Supplied records:
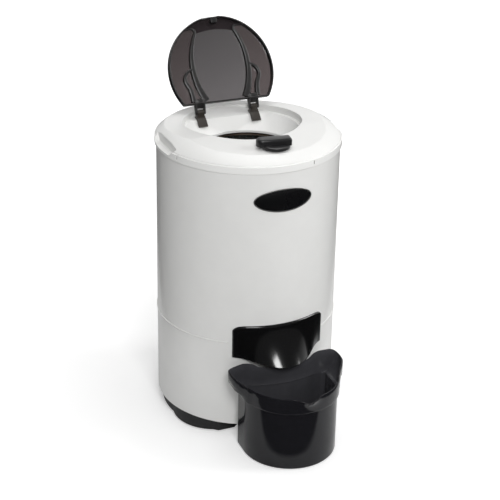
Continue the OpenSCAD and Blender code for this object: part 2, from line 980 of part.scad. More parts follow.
// Loose rinse-water bucket: round front, hollowed back, wider collar, ears and pouring lip.
module bucket() {
    color("#2c2c30")
    translate([bucket_x, bucket_y, 0])
    rotate([0, 0, bucket_turn])
    difference() {
        union() {
            linear_extrude(bucket_rim - 25) bucket_plan(bucket_radius, 0, 0);
            intersection() {
                union() {
                    translate([0, 0, bucket_rim - 31])
                        linear_extrude(31) bucket_plan(bucket_radius + 3.5, bucket_radius + 21, 0);
                    intersection() {
                        linear_extrude(bucket_rim + 8.5)
                            bucket_plan(bucket_radius + 3.5, bucket_radius + 21, 0);
                        side_prism(-200, 200, [
                            [8, bucket_rim - 31], [60, bucket_rim - 31],
                            [60, bucket_rim + 20], [8, bucket_rim + 20]
                        ]);
                        rotate([90, 0, 0])
                            translate([0, bucket_rim - 341.5, -100]) cylinder(r = 350, h = 200);
                    }
                }
                ear_space(0);
            }
            translate([0, 30 - bucket_radius, bucket_rim - 24]) cylinder(r = 39, h = 20);
        }
        translate([0, 0, 3])
            linear_extrude(bucket_rim - 30) bucket_plan(bucket_radius, 0, bucket_wall);
        intersection() {
            translate([0, 0, bucket_rim - 28.8])
                linear_extrude(45) bucket_plan(bucket_radius + 3.5, bucket_radius + 21, bucket_wall);
            ear_space(1.5 * bucket_wall);
        }
        translate([0, 30 - bucket_radius, bucket_rim - 21.8]) cylinder(r = 39 - bucket_wall, h = 40);
    }
}

base_tray();
rubber_feet();
base_screws();
lower_casing();
upper_casing();
top_cover();
cover_clips();
badge_plate();
badge_rim();
spout();
spout_screws();
support_posts();
rubber_mounts();
motor_plate();
stator_core();
stator_windings();
motor_bell_top();
motor_bell_bottom();
motor_bolts();
bearing_upper();
bearing_lower();
tub();
tub_gasket();
shaft_seal();
brake_pivot();
brake_spring();
cable_bracket();
brake_cable();
capacitor();
capacitor_clip();
terminal_block();
wiring_loom();
cable_clips();
cord_gland();
lid_switch();
hinge_bracket_left();
hinge_bracket_right();
motor_shaft();
rotor_core();
cooling_fan();
brake_drum();
drum_hub();
drum_basket();
drum_rim();
drum_nut();
brake_lever();
brake_pad();
lid_panel();
lid_latch_lug();
hinge_pins();
control_knob();
knob_spindle();
latch_arm();
bucket();
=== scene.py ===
"""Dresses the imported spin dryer: casing, cover, lid, knob, spout, bucket, drum and what is inside.

Metres, +Z up, front towards -Y, origin on the drum axis at floor level.
"""

import math

import bmesh
import bpy
from mathutils import Matrix, Vector


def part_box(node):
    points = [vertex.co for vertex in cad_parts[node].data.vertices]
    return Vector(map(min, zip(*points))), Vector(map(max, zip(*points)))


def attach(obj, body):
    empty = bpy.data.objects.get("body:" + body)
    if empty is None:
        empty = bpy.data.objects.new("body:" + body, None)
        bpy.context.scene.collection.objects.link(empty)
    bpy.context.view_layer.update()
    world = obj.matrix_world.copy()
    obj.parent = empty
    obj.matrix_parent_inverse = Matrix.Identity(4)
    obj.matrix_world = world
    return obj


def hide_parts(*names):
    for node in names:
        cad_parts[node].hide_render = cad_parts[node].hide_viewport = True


bl_info = {
    "name": "Spin Dryer",
    "version": (1, 0, 0),
    "blender": (4, 5, 0),
    "location": "View3D > Sidebar > Spin Dryer",
    "description": "Builds an upright spin dryer with lid, knob, spout and rinse bucket",
    "category": "Add Mesh",
}

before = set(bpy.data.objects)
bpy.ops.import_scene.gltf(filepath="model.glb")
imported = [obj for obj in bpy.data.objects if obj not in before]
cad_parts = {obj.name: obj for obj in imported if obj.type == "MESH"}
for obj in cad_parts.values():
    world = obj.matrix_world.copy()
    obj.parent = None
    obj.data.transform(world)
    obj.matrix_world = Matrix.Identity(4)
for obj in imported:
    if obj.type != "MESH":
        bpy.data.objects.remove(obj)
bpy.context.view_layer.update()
mm = 0.001


def linear(code):
    """An sRGB hex colour as the linear numbers that a shader takes."""
    parts = [int(code[i:i + 2], 16) / 255 for i in (1, 3, 5)]
    return tuple(p / 12.92 if p <= 0.04045 else ((p + 0.055) / 1.055) ** 2.4 for p in parts)


def rgba(colour):
    return (*tuple(colour)[:3], 1.0)


# ---------------------------------------------------------------- sizes and colours

def length(name, text, default):
    return bpy.props.FloatProperty(name=name, description=text, default=default,
                                   subtype="DISTANCE", unit="LENGTH", precision=4)


def colour(name, text, code):
    return bpy.props.FloatVectorProperty(name=name, description=text, default=linear(code),
                                         subtype="COLOR", min=0.0, max=1.0, size=3)


class SpinDryerSizes(bpy.types.PropertyGroup):
    """Sizes of the pieces."""
    casing_radius: length("Casing radius", "Outer radius of the sheet casing",
                          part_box("lower_casing")[1].x)
    cover_edge: length("Cover edge", "Rounding of the moulded edges of the cover", 1.1 * mm)
    lid_radius: length("Lid radius", "Radius of the lid's outline", 106 * mm)
    lid_panel: length("Lid panel", "Thickness of the lid's panel", 3 * mm)
    lid_depth: length("Lid depth", "Depth of the lid's rim wall", 13 * mm)
    knob_radius: length("Knob radius", "Radius of the knob's round skirt", 27 * mm)
    spout_reach: length("Spout reach", "How far the spout's nose stands out", 37.5 * mm)
    bucket_radius: length("Bucket radius", "Radius of the round front of the bucket", 90 * mm)
    bucket_rim: length("Bucket rim", "Height of the bucket's rim", 151 * mm)
    bucket_wall: length("Bucket wall", "Thickness of the bucket's wall", 2.2 * mm)
    drum_hole: length("Drum hole", "Radius of the holes in the drum's wall", 2.6 * mm)


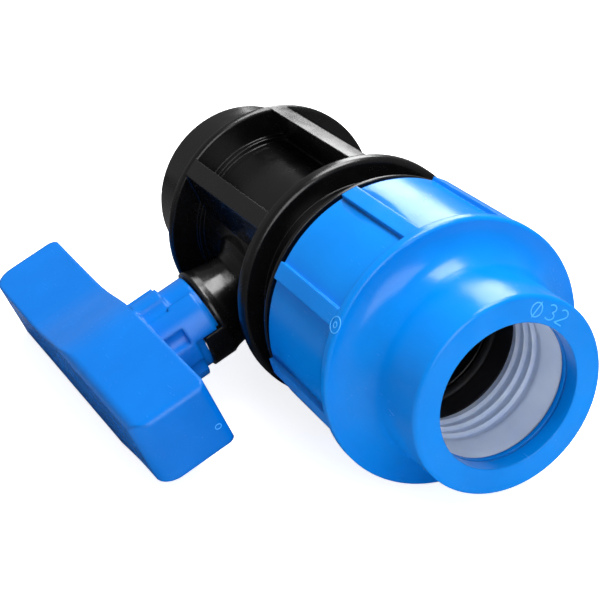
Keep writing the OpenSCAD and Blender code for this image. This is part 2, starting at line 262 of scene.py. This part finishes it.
class StudioSettings(bpy.types.PropertyGroup):
    """Camera and light."""
    heading: bpy.props.FloatProperty(name="Heading", description="Compass direction the camera looks along, degrees",
                                     default=156.06)
    fall: bpy.props.FloatProperty(name="Fall", description="How far the camera looks down, degrees", default=28.6)
    roll: bpy.props.FloatProperty(name="Roll", description="Turn of the camera about its own axis, degrees",
                                  default=-7.16)
    distance: bpy.props.FloatProperty(name="Distance", description="Camera to target", default=0.4298,
                                      subtype="DISTANCE")
    target: bpy.props.FloatVectorProperty(name="Target", description="Point the camera looks at", size=3,
                                          default=(0.05962, -0.01254, -0.00377), subtype="TRANSLATION")
    lens: bpy.props.FloatProperty(name="Lens", description="Focal length in millimetres on a 36 mm sensor",
                                  default=110.46)
    key: bpy.props.FloatProperty(name="Key light", description="Power of the main softbox, watts", default=5.2)
    fill: bpy.props.FloatProperty(name="Fill light", description="Power of the side softbox, watts", default=1.7)
    room: bpy.props.FloatProperty(name="Room light", description="Strength of the even room light", default=0.24)


# ------------------------------------------------------------ operators
class VALVE_OT_body(bpy.types.Operator):
    """Black injection-moulded body with a threaded port"""
    bl_idname = "valve.body"
    bl_label = "Body"

    def execute(self, context):
        look = context.scene.valve_finish
        # black polypropylene, injection moulded in a polished tool: near black with crisp soft-edged highlights
        mat = moulded("black_polypropylene_moulded", look.black, "#070708", look.black_rough, 0.06,
                      grain=0.45, grain_depth=0.006, flow=14, edge=look.edge, scuff=0.12)
        dress(["valve_body"], mat)
        marks = context.scene.valve_marks
        low = np.array(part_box("valve_body")[0])
        turns = 7.0
        root = 15.25
        t = np.linspace(0, turns, int(turns * 72))
        # helical ridge: radius dips in by the crest and fades out at both ends, x advances a pitch a turn
        fade = np.clip(np.minimum(t, turns - t) / 0.35, 0.02, 1.0)
        angle = 2 * np.pi * t
        x = low[0] + (1.6 + marks.pitch * t) * MM
        half = marks.pitch * 0.42 * MM
        profile = np.array([[-1.0, 0.0], [-0.12, 1.0], [0.12, 1.0], [1.0, 0.0], [0.0, -0.3]])
        r = (root - marks.crest * fade[:, None] * profile[None, :, 1]) * MM
        px = x[:, None] + half * profile[None, :, 0] * np.clip(fade, 0.05, 1)[:, None]
        verts = np.stack([px, r * np.cos(angle)[:, None], r * np.sin(angle)[:, None]], -1).reshape(-1, 3)
        faces = grid_faces(len(t), len(profile), False)
        obj = piece("port_thread", verts, faces, mat, "valve", "black_body", smooth=False)
        close_ends(obj)
        return {"FINISHED"}


def close_ends(obj):
    """Fills open ends with faces and turns every face outwards."""
    bm = bmesh.new()
    bm.from_mesh(obj.data)
    bmesh.ops.holes_fill(bm, edges=[e for e in bm.edges if e.is_boundary], sides=0)
    bmesh.ops.recalc_face_normals(bm, faces=bm.faces[:])
    bm.to_mesh(obj.data)
    bm.free()
    obj.data.update()


class VALVE_OT_nut(bpy.types.Operator):
    """Blue compression nut with its size figures and gate ring"""
    bl_idname = "valve.nut"
    bl_label = "Nut"

    def execute(self, context):
        look = context.scene.valve_finish
        marks = context.scene.valve_marks
        # blue polypropylene, injection moulded: even bright blue, satin gloss with broad white highlights
        mat = moulded("blue_polypropylene_moulded", look.blue, look.blue_shade, look.blue_rough, 0.05,
                      grain=0.5, grain_depth=0.006, flow=16, edge=look.edge, scuff=0.1,
                      spec=0.3)
        dress(["compression_nut"], mat)
        # the raised marks are the same plastic, drawn a tone lighter to stand for the light on their thin edges
        raised = moulded("blue_polypropylene_marks_painted_highlight", "#4BB4FF", "#3DA9FA", look.blue_rough, 0.05,
                         grain=0.5, grain_depth=0.004, flow=16, edge=0.1)
        # the handle is a heavier moulding of the same plastic, drawn a darker blue than the nut, with wider rounded
        # edges
        dress(["handle"], moulded("blue_polypropylene_handle", "#0072D2", "#006BC8", look.blue_rough, 0.05, spec=0.3,
                                  grain=0.5, grain_depth=0.006, flow=20, edge=look.edge * 2.4, scuff=0.12))
        h = marks.letter / 2
        w = h * 0.72
        slashed = [arc(0, 0, w * 1.15, h * 0.95, 0, 372, 50),
                   np.stack([np.linspace(-w * 0.75, w * 0.85, 12), np.linspace(-h * 1.15, h * 1.2, 12)], 1)]
        three = [arc(0, h * 0.5, w * 0.85, h * 0.5, 150, -80, 20), arc(0, -h * 0.5, w, h * 0.5, 80, -150, 24)]
        two = [np.vstack([arc(0, h * 0.45, w * 0.9, h * 0.55, 160, -20, 20),
                          np.stack([np.linspace(w * 0.7, -w, 10), np.linspace(h * 0.1, -h, 10)], 1),
                          np.stack([np.linspace(-w * 0.85, w, 8), np.full(8, -h)], 1)])]
        parts = []
        for angle, figure in ((131.0, slashed), (142.2, three), (152.0, two)):
            for line in figure:
                path = on_nose(angle, line[:, 0], line[:, 1], 19.45, lift=-0.06)
                parts.append(tube_along(path, marks.stroke * MM, 8))
        size = piece("size_figures", *merge(parts), raised, "nut", "blue_plastic")
        close_ends(size)
        # gate ring: where the sprue met the collar, a thin raised ring with a nub, drawn in the marks' lighter blue
        # as a painted highlight on its thin edges
        ring_parts = []
        a0, x0, r0 = 49.5, NOSE_X / MM - 22.6, 31.25
        for rad in (1.75, 0.6):
            t = np.linspace(0, 2 * np.pi, 40, endpoint=False)
            s = rad * np.sin(t)
            ang = math.radians(a0) + rad * np.cos(t) / r0
            out = np.cos(ang)[:, None] * STEM + np.sin(ang)[:, None] * ACROSS
            path = (x0 + s)[:, None] * MM * PIPE + r0 * MM * out
            ring_parts.append(tube_along(path, 0.12 * MM, 6, closed=True,
                                         square_to=math.cos(math.radians(a0)) * STEM
                                         + math.sin(math.radians(a0)) * ACROSS))
        piece("nut_gate_ring", *merge(ring_parts), raised, "nut", "blue_plastic")
        return {"FINISHED"}


class VALVE_OT_handle(bpy.types.Operator):
    """Gate mark on the handle's end"""
    bl_idname = "valve.handle"
    bl_label = "Handle"

    def execute(self, context):
        # the gate mark takes the marks' lighter blue, a painted highlight on its thin edges
        mat = bpy.data.materials["blue_polypropylene_marks_painted_highlight"]
        high_x = float(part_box("handle")[1][0])
        t = np.linspace(0, 2 * np.pi, 32, endpoint=False)
        centre = STEM * 47.9 * MM + ACROSS * 0.6 * MM + PIPE * high_x
        path = centre + 0.75 * MM * (np.cos(t)[:, None] * STEM + 0.8 * np.sin(t)[:, None] * ACROSS)
        piece("handle_gate_mark", *tube_along(path, 0.11 * MM, 6, closed=True), mat, "turning_handle",
              "blue_plastic")
        return {"FINISHED"}


class VALVE_OT_inner(bpy.types.Operator):
    """Grip ring, seals, seats, ball and stem"""
    bl_idname = "valve.inner"
    bl_label = "Inner pieces"

    def execute(self, context):
        look = context.scene.valve_finish
        # acetal collet, injection moulded: milky white that lets a little light through, soft satin
        dress(["grip_ring"], moulded("milky_acetal_moulded", look.collet, "#CFDDF4", 0.38, 0.05, grain=0.5,
                                     grain_depth=0.005, flow=9, edge=0.25, soft=0.35,
                                     soft_radius=(0.8, 0.9, 1.0)))
        # nitrile rubber, moulded: dull deep grey-black with a wide weak highlight
        dress(["pipe_o_ring", "rear_seat_o_ring", "front_seat_o_ring", "carrier_o_ring",
               "stem_o_ring_lower", "stem_o_ring_upper"],
              moulded("nitrile_rubber_moulded", "#18181A", "#111112", 0.55, 0.08, grain=0.3, grain_depth=0.01,
                      flow=6, edge=0.1, ior=1.52, spec=0.35))
        # PTFE seats, turned from rod: waxy white with a weak sheen
        dress(["rear_ball_seat", "front_ball_seat"],
              moulded("ptfe_turned", "#F0EEE6", "#E6E3D9", 0.5, 0.06, grain=0.25, grain_depth=0.008, flow=7,
                      edge=0.15, ior=1.35, soft=0.2))
        # glass-filled ball, moulded and polished: pale warm grey, smooth
        dress(["ball"], moulded("polished_filled_plastic", "#D6D3CA", "#CBC8BE", 0.22, 0.05, grain=0.35,
                                grain_depth=0.004, flow=8, edge=0.3))
        # acetal stem and washer, moulded: warm off-white satin
        dress(["stem", "stem_thrust_washer"],
              moulded("acetal_moulded", "#DAD8CF", "#CFCDC3", 0.4, 0.06, grain=0.4, grain_depth=0.006, flow=8,
                      edge=0.25))
        # carrier and bush in black polypropylene with a duller, finely eroded finish
        dress(["seat_carrier", "thrust_bush"],
              moulded("black_polypropylene_eroded", "#1B1B1D", "#131315", 0.45, 0.07, grain=0.3,
                      grain_depth=0.012, flow=9, edge=0.25))
        return {"FINISHED"}


class VALVE_OT_stage(bpy.types.Operator):
    """Pale floor, white room, soft lights and the camera"""
    bl_idname = "valve.stage"
    bl_label = "Studio"

    def execute(self, context):
        scene = context.scene
        s = scene.valve_studio
        scene.view_settings.view_transform = "Standard"
        # painted white board, matt: the floor keeps the shadow under the valve
        mesh = bpy.data.meshes.new("floor")
        span = 3.0
        mesh.from_pydata([(-span, -span, FLOOR_Z), (span, -span, FLOOR_Z), (span, span, FLOOR_Z),
                          (-span, span, FLOOR_Z)], [], [(0, 1, 2, 3)])
        floor = bpy.data.objects.new("floor", mesh)
        scene.collection.objects.link(floor)
        mesh.materials.append(self.floor_paint())
        self.room(scene, s.room)
        self.softbox("key_softbox", (0.08, 0.16, 0.6), (0.06, 0, 0), (0.42, 0.3), s.key)
        self.softbox("side_softbox", (0.62, -0.1, 0.28), (0.07, 0, 0), (0.3, 0.5), s.fill)
        self.softbox("back_softbox", (-0.4, 0.3, 0.42), (0.03, 0, 0), (0.2, 0.6), s.fill * 1.6)
        camera = bpy.data.cameras.new("camera")
        camera.sensor_width = 36.0
        camera.lens = s.lens
        camera.clip_start = 0.01
        obj = bpy.data.objects.new("camera", camera)
        head, fall, roll = (math.radians(a) for a in (s.heading, s.fall, s.roll))
        look = np.array([math.cos(head) * math.cos(fall), math.sin(head) * math.cos(fall), -math.sin(fall)])
        right = np.cross(look, [0, 0, 1])
        right /= np.linalg.norm(right)
        up = np.cross(right, look)
        r = right * math.cos(roll) + up * math.sin(roll)
        u = up * math.cos(roll) - right * math.sin(roll)
        place = np.array(s.target) - look * s.distance
        obj.matrix_world = Matrix([(r[i], u[i], -look[i], place[i]) for i in range(3)] + [(0, 0, 0, 1)])
        scene.collection.objects.link(obj)
        scene.camera = obj
        return {"FINISHED"}

    def floor_paint(self):
        mat = bpy.data.materials.new("matt_white_paint")
        mat.use_nodes = True
        tree = mat.node_tree
        tree.nodes.clear()
        place = add(tree, "ShaderNodeTexCoord").outputs["Object"]
        speck = add(tree, "ShaderNodeTexNoise", {"Vector": place, "Scale": 40.0, "Detail": 3.0})
        tone = ramp(tree, speck.outputs["Fac"], [(0.3, linear("#FBFBFB")), (0.7, linear("#FFFFFF"))])
        # a studio liberty: reflections see the board much darker, so that it doesn't veil the plastics
        rays = add(tree, "ShaderNodeLightPath")
        level = add(tree, "ShaderNodeMapRange", {"Value": rays.outputs["Is Glossy Ray"], "To Min": 1.0,
                                                 "To Max": 0.12})
        shade = add(tree, "ShaderNodeVectorMath", {0: tone, "Scale": level.outputs["Result"]}, operation="SCALE")
        shader = add(tree, "ShaderNodeBsdfPrincipled", {"Base Color": shade.outputs["Vector"], "Roughness": 0.8,
                                                        "Specular IOR Level": 0.2})
        # to the camera the board also glows a little, so it reads as bright white paper with a faint shadow
        glow = add(tree, "ShaderNodeMath", {0: rays.outputs["Is Camera Ray"], 1: 0.8}, operation="MULTIPLY")
        light = add(tree, "ShaderNodeEmission", {"Color": (1, 1, 1, 1), "Strength": glow.outputs["Value"]})
        both = add(tree, "ShaderNodeAddShader", {0: shader.outputs["BSDF"], 1: light.outputs["Emission"]})
        out = add(tree, "ShaderNodeOutputMaterial")
        tree.links.new(both.outputs["Shader"], out.inputs["Surface"])
        return mat

    def room(self, scene, strength):
        world = bpy.data.worlds.new("room")
        world.use_nodes = True
        tree = world.node_tree
        tree.nodes.clear()
        path = add(tree, "ShaderNodeLightPath")
        seen = add(tree, "ShaderNodeMath", {0: path.outputs["Is Camera Ray"], 1: path.outputs["Is Transmission Ray"]},
                   operation="MAXIMUM")
        level = add(tree, "ShaderNodeMapRange", {"Value": seen.outputs["Value"], "To Min": strength, "To Max": 1.0})
        back = add(tree, "ShaderNodeBackground", {"Color": (1, 1, 1, 1), "Strength": level.outputs["Result"]})
        out = add(tree, "ShaderNodeOutputWorld")
        tree.links.new(back.outputs["Background"], out.inputs["Surface"])
        scene.world = world

    def softbox(self, name, place, target, size, power):
        light = bpy.data.lights.new(name, "AREA")
        light.shape = "RECTANGLE"
        light.size, light.size_y = size
        light.energy = power
        obj = bpy.data.objects.new(name, light)
        obj.location = place
        obj.rotation_euler = (Vector(target) - Vector(place)).to_track_quat("-Z", "Y").to_euler()
        bpy.context.scene.collection.objects.link(obj)


class VALVE_PT_panel(bpy.types.Panel):
    """Sidebar panel for the valve"""
    bl_label = "Ball Valve"
    bl_idname = "VALVE_PT_panel"
    bl_space_type = "VIEW_3D"
    bl_region_type = "UI"
    bl_category = "Ball Valve"

    def draw(self, context):
        layout = self.layout
        for group in (context.scene.valve_finish, context.scene.valve_marks, context.scene.valve_studio):
            box = layout.box()
            for name in group.__annotations__:
                box.prop(group, name)
        for op in OPERATORS:
            layout.operator(op.bl_idname)


OPERATORS = (VALVE_OT_body, VALVE_OT_nut, VALVE_OT_handle, VALVE_OT_inner, VALVE_OT_stage)
CLASSES = (ValveFinish, ValveMarks, StudioSettings) + OPERATORS + (VALVE_PT_panel,)


def register():
    for cls in CLASSES:
        bpy.utils.register_class(cls)
    bpy.types.Scene.valve_finish = bpy.props.PointerProperty(type=ValveFinish)
    bpy.types.Scene.valve_marks = bpy.props.PointerProperty(type=ValveMarks)
    bpy.types.Scene.valve_studio = bpy.props.PointerProperty(type=StudioSettings)


def unregister():
    del bpy.types.Scene.valve_finish
    del bpy.types.Scene.valve_marks
    del bpy.types.Scene.valve_studio
    for cls in reversed(CLASSES):
        bpy.utils.unregister_class(cls)


def main():
    register()
    bpy.ops.valve.body()
    bpy.ops.valve.nut()
    bpy.ops.valve.handle()
    bpy.ops.valve.inner()
    bpy.ops.valve.stage()
    bpy.context.view_layer.update()


if __name__ == "__main__":
    main()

Task objective: In the listing above, find the line with "base_tray();" and the line with "cad_parts[node].hide_render = cad_parts[node].hide_viewport". Output those two lines and every line between them, exactly as written.

Task solution:
base_tray();
rubber_feet();
base_screws();
lower_casing();
upper_casing();
top_cover();
cover_clips();
badge_plate();
badge_rim();
spout();
spout_screws();
support_posts();
rubber_mounts();
motor_plate();
stator_core();
stator_windings();
motor_bell_top();
motor_bell_bottom();
motor_bolts();
bearing_upper();
bearing_lower();
tub();
tub_gasket();
shaft_seal();
brake_pivot();
brake_spring();
cable_bracket();
brake_cable();
capacitor();
capacitor_clip();
terminal_block();
wiring_loom();
cable_clips();
cord_gland();
lid_switch();
hinge_bracket_left();
hinge_bracket_right();
motor_shaft();
rotor_core();
cooling_fan();
brake_drum();
drum_hub();
drum_basket();
drum_rim();
drum_nut();
brake_lever();
brake_pad();
lid_panel();
lid_latch_lug();
hinge_pins();
control_knob();
knob_spindle();
latch_arm();
bucket();
=== scene.py ===
"""Dresses the imported spin dryer: casing, cover, lid, knob, spout, bucket, drum and what is inside.

Metres, +Z up, front towards -Y, origin on the drum axis at floor level.
"""

import math

import bmesh
import bpy
from mathutils import Matrix, Vector


def part_box(node):
    points = [vertex.co for vertex in cad_parts[node].data.vertices]
    return Vector(map(min, zip(*points))), Vector(map(max, zip(*points)))


def attach(obj, body):
    empty = bpy.data.objects.get("body:" + body)
    if empty is None:
        empty = bpy.data.objects.new("body:" + body, None)
        bpy.context.scene.collection.objects.link(empty)
    bpy.context.view_layer.update()
    world = obj.matrix_world.copy()
    obj.parent = empty
    obj.matrix_parent_inverse = Matrix.Identity(4)
    obj.matrix_world = world
    return obj


def hide_parts(*names):
    for node in names:
        cad_parts[node].hide_render = cad_parts[node].hide_viewport = True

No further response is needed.